I’m in a social group called “Thinkers and Drinkers”, who meet every two weeks to debate. I submitted a question yesterday that I thought would be pretty controversial. I was surprised when it wasn’t, and I’d be very interested in thoughts from our readers.
It’s a two part question, with a hypothetical to set up the actual question. Here’s the hypothetical part:
There are a number of books with titles like “The Hitman’s Handbook”, which ostensibly tell you how to kill someone and get away with it. Let’s say that someone reads one of these books, takes its advice, and kills someone. That person is caught, convicted, and sent to jail. Then the family of the victim sues the publisher in a civil suit. The ACLU is defending the publisher on First Amendment grounds.
No one would doubt that the murderer, and the publisher, are morally in the wrong. The question is, given that there’s a world full of hurt out there, is it wrong for the ACLU to offer its time and money in support of the publisher?

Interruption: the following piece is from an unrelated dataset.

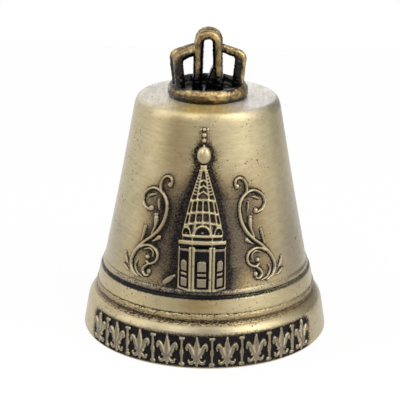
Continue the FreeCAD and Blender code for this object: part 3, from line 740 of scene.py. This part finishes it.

The discussion group, which is largely made up of center/ center-left, religious, young female professionals, uniformly came down in defense of the ACLU. There was widespread agreement that publishers can’t be held responsible for the actions taken by people who read their books, and that a victory would set a dangerous precedent. We refused to see a distinction between fiction that could inspire people to commit crime and explicit how-to books. It would be easy to lightly mask a how-to book with a fictional veneer, and we didn’t want courts trying to interpret that distinction. We all agreed that this book doesn’t make anyone commit murder- that only the murderer, and people who actively aid him, could be held responsible.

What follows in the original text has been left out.